LooseLab / readfish

CLI tool for flexible and fast adaptive sampling on ONT sequencers
https://looselab.github.io/readfish/
GNU General Public License v3.0
167 stars 31 forks source link

Playback issue from own custom sequencing run #214

Closed StevenVerbruggen closed 1 year ago

StevenVerbruggen commented 1 year ago

Hi Matt and Alex,

I was trying to play back a run we performed earlier on our GridION. Info from the initial run was recorded following the advice in https://github.com/LooseLab/readfish/issues/194

This is a screenshot from the output options selected during recording: image

As you can see in the screenshot, we did not performed live basecalling during the recorded run. Is this important for successfully playbacking the run as a simulation run?

Pore occupancy of the recorded live run looked very good. image

When we perform the playback simulation run, a lot of pores are unavailable (see screenshot). During the first pore scan phase, things look more or less normal still, but when the run starts the first active sequencing phase, only 14 pores are available. I let it also run for 15 mins and this stayed the same. image

Any settings or options I forgot or misconfigured during either recording or playback run?

Tool versions: MinKNOW 22.08.6 GridION base 6.3.0 Guppy 6.2.7

Best and thanks already for your advice, Steven

mattloose commented 1 year ago

Interesting.

It looks to me as though your playback run is not playing the bulk file. Are you running with a real flowcell or a configuration test cell in your device?

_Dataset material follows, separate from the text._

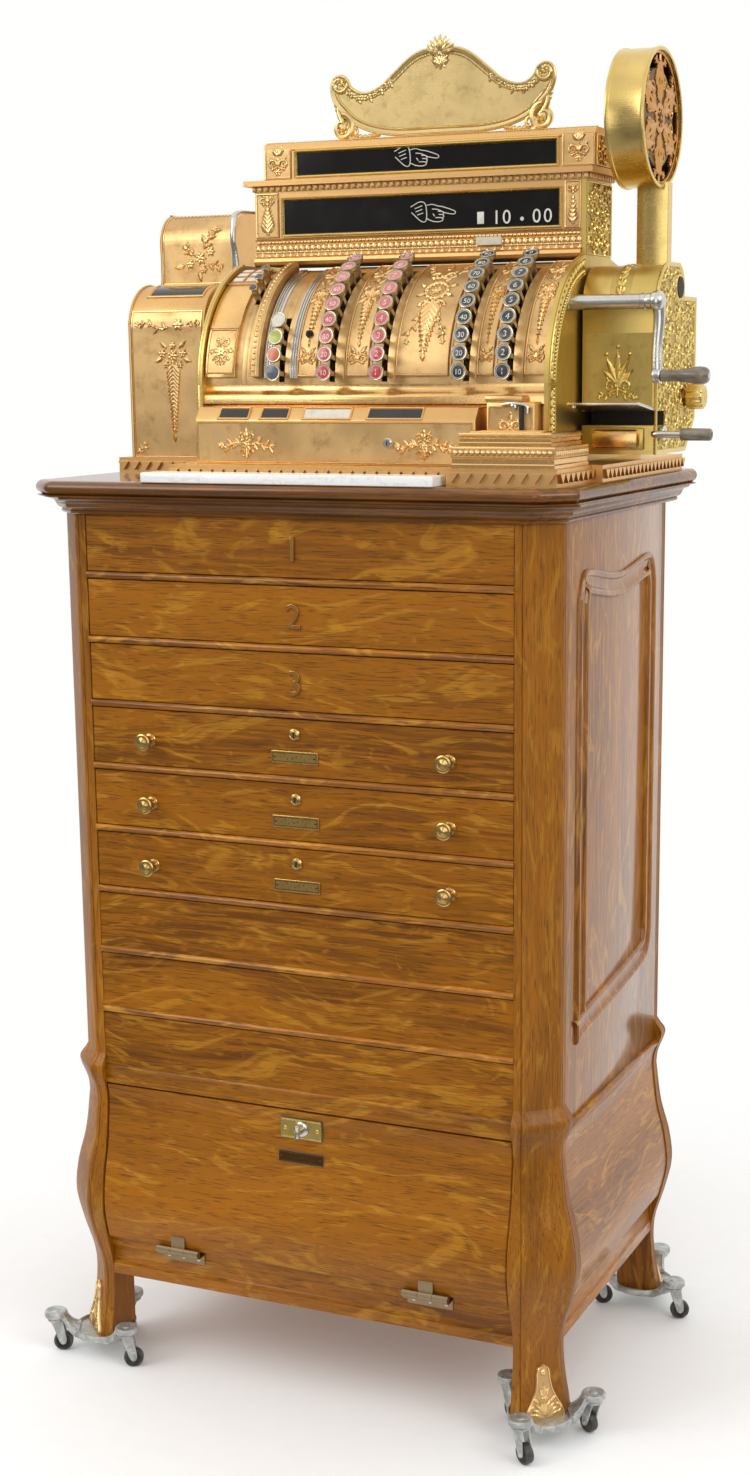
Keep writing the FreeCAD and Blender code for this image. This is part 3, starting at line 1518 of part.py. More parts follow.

There is nothing in what you have done above that appears to be incorrect. So - could you try putting a configuration test cell in your device (and not a "real" flowcell) and then repeating your playback experiment?

Also double check that you have added the bulkfile to your edited sequencing run script.

Finally - you might need to make sure the runscripts have been reloaded before tyring to launch playback.

I hope this helps...

StevenVerbruggen commented 1 year ago

Hi Matt,

The playback run is performed on a white config test cell.

The recorded bulk output is present in this file on our GridION: /data/playback_files/GXB04113_20221017_1632_FAU65822_X2_sequencing_run_promega_ed47807e_barcoded.fast5

This is the portion of the sequencing config toml script that is used during the simulation run:

# basic_settings #
[custom_settings]
simulation="/data/playback_files/GXB04113_20221017_1632_FAU65822_X2_sequencing_run_promega_ed47807e_barcoded.fast5"
enable_relative_unblock_voltage = true
unblock_voltage_gap = 480
run_time = 172800 # (seconds) 1hr=3600
start_bias_voltage = -185
# UI parameters
translocation_speed_min = 300
translocation_speed_max = 425

I reloaded config scripts once more in MinKNOW and started a playback run again, same low number of available pores.

By the way, I also just tried a playback run with the bulk fast5 you provide for download in the ReadFish manual here on GitHub. Seems to work just fine, just like always, so I suppose it is linked to the recording sequencing run. In our recorded run, 3 internal control samples were prepared with lib prep kit LSK-109 in combination with PCR-free native barcode kit EXPNBD-114. Samples were given the barcodes 16, 17 and 18. The sequencing run was performed with default options, default MIN106_DNA sequencing config, no live basecalling performed, and additional bulk output as shown above.

Final goal is to have a simulation on which we can test barcoded Readfish options, before performing Readfish on real live barcoded runs. If you would perhaps have a recorded bulk file of a barcoded run which you are free to share, this could maybe help us out for now as well (we can provide an SFTP share solution if necessary). No problem if you have nothing at hand though, then I will try out the recording further.

Thanks for your help. Sounds like a difficult one to crack, this one.

Cheers, Steven

mattloose commented 1 year ago

Ooh - this is an interesting problem.

I cannot see anything wrong in what you've done.

You've also tested our original bulkfile and found that that does still work (which would have been my next suggestion!).

Are you able to transfer the bulkfile to us in any way? It may be too large of course.

One thing I do note is that the bulkfile has an unexpected name - where has the _barcoded come from?

StevenVerbruggen commented 1 year ago

The '_barcoded' part is something I added to the file name to better identify the file. I tried to remove that part from the name and rename the file to its original name (as when it came out of sequencing), I also put it back onto its original location. Simulation trial with the rename did not lead to improvement.

I uploaded our bulkfile through our WeTransfer account: https://we.tl/t-MbB79rgp5y Let me know if I can provide any other info that would help to track down this issue

mattloose commented 1 year ago

Hi - I've tried downloading that bulkfile - it appears that it is corrupt - at least, I can't read some of the signal channels from it using hdf5view. It fails on playback when I try here - so I'm afraid that there isn't much I can do to help further.

We typically only record a short (2 hours or so) bulkfile when we are doing these sorts of experiments.